On Saturday, Van accompanied the families to the Chinese border to meet with the Vietnamese police; and on Sunday the girls were able to re-enter Vietnam, reunite with their distraught families, and head back to Hanoi to meet with the main anti-trafficking police agency.

By the time I met the girls on Tuesday, they were calm and smiling; to look at them, you'd never guess what they had been through in the past 8 months. Both girls were trafficked deep into China by people posing as friends: one as a boyfriend, and another as a job intermediary. Neither girl could have guessed that the people befriending them had the most horrible of intentions. The man who posed as a boyfriend groomed his victim over almost a year.

The Chinese police had been hoping to rescue 7 girls; our early information was that at least 7 had already been located. But sadly, the traffickers had moved too fast. The Chinese are still looking for the other 5 girls who had been taken to the same brothel.

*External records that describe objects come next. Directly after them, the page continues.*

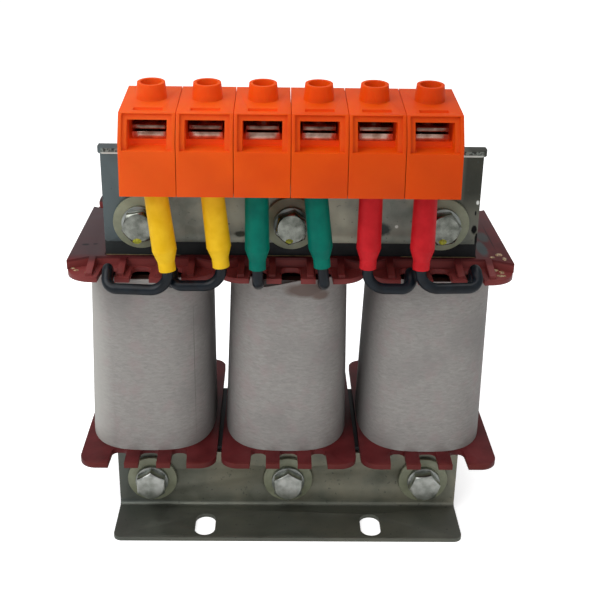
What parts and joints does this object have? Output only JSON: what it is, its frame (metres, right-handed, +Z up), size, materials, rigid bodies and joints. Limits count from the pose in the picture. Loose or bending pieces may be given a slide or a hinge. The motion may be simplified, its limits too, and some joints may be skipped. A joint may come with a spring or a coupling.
{
  "type": "dv-dt filter",
  "caption": "Three-phase dv-dt filter: wrapped coils on a laminated three-limb core, clamped between folded steel brackets, with a row of screw terminal blocks on top.",
  "frame": {"origin": "in the plane that the feet stand on, under the middle of the core and midway between the four foot slots", "axes": "+Z up; X along the row of coils, to the right seen from the terminal side; the terminal side faces -Y"},
  "size_m": [0.1494, 0.0972, 0.1614],
  "materials": {
    "core_sheets": "black varnished electrical steel sheets",
    "gap_board": "pressboard spacer",
    "bobbin_plastic": "satin moulded plastic, dark red",
    "winding_copper": "enamelled copper wire under dark varnish",
    "coil_tape": "grey fibrous insulating tape",
    "bracket_zinc": "galvanised sheet steel",
    "bolt_zinc": "zinc-plated steel",
    "washer_zinc": "zinc-plated steel",
    "washer_plastic": "translucent insulating plastic",
    "terminal_plastic": "moulded orange plastic",
    "clamp_steel": "plated steel",
    "contact_tin": "tin-plated copper",
    "sleeve_yellow": "heat-shrink sleeve, yellow",
    "sleeve_green": "heat-shrink sleeve, green",
    "sleeve_red": "heat-shrink sleeve, red",
    "lead_black": "black insulated wire"
  },
  "bodies": {
    "root": {"core_leg_stack": "core_sheets", "core_top_yoke": "core_sheets", "gap_spacers": "gap_board", "bobbin_left": "bobbin_plastic", "bobbin_centre": "bobbin_plastic", "bobbin_right": "bobbin_plastic", "winding_left": "winding_copper", "winding_centre": "winding_copper", "winding_right": "winding_copper", "coil_wrap_left": "coil_tape", "coil_wrap_centre": "coil_tape", "coil_wrap_right": "coil_tape", "top_bracket_front": "bracket_zinc", "foot_bracket_front": "bracket_zinc", "top_bracket_rear": "bracket_zinc", "foot_bracket_rear": "bracket_zinc", "top_bolts": "bolt_zinc", "foot_bolts": "bolt_zinc", "flat_washers": "washer_zinc", "insulating_washers": "washer_plastic", "spring_washers": "washer_zinc", "nuts": "bolt_zinc", "bolt_tubes": "washer_plastic", "terminal_housing_1": "terminal_plastic", "terminal_housing_2": "terminal_plastic", "terminal_housing_3": "terminal_plastic", "terminal_housing_4": "terminal_plastic", "terminal_housing_5": "terminal_plastic", "terminal_housing_6": "terminal_plastic", "clamp_plates": "clamp_steel", "contact_bars": "contact_tin", "clamp_screws": "clamp_steel", "sleeve_1": "sleeve_yellow", "sleeve_2": "sleeve_yellow", "sleeve_3": "sleeve_green", "sleeve_4": "sleeve_green", "sleeve_5": "sleeve_red", "sleeve_6": "sleeve_red", "lead_1": "lead_black", "lead_2": "lead_black", "lead_3": "lead_black", "lead_4": "lead_black", "lead_5": "lead_black", "lead_6": "lead_black"}
  },
  "joints": []
}
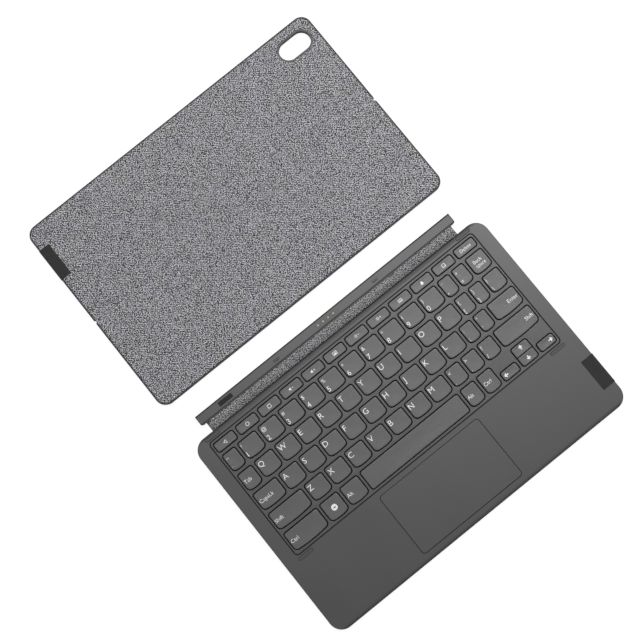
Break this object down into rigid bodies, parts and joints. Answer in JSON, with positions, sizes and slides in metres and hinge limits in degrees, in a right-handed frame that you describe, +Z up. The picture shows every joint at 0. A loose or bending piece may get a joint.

Trafficking is a huge international problem. It's a blight on our humanity. But it's also a very individual, personal issue. Many governments and NGOs are running massive programs to try to counter the growth in human trafficking. This is great, but the individual tragedy - the life sullied forever, the family forever grieving, the shattered dreams of a young woman - must not be forgotten in the construction of these major anti-trafficking projects.

Over lunch with the 2 girls and their families, Van and I got to talking about their hopes and fears. They definitely had more fears than hopes: How would their friends and extended family treat them? Would the traffickers ever come back and find them? Could they ever get a proper job after this? Or go back to study?

So we told them about some of the other young women we've worked with recently who have been through similar experiences of being trafficked into Chinese brothels. One is about to get married. Another is soon to sit her university entrance exam, while yet another is finishing her degree this summer.

The girls were clearly surprised to hear these stories; perhaps they had forgotten that there is hope.

They're back in their villages now; Van traveled with them as a show of support. It's much too early to know how the girls will cope, and what they will do to overcome the awful circumstances that have gripped them; but we'll be staying in touch every day for at least the coming months, and we will see them again very soon.

Of all the things that have been taken from them, the girls still have hope.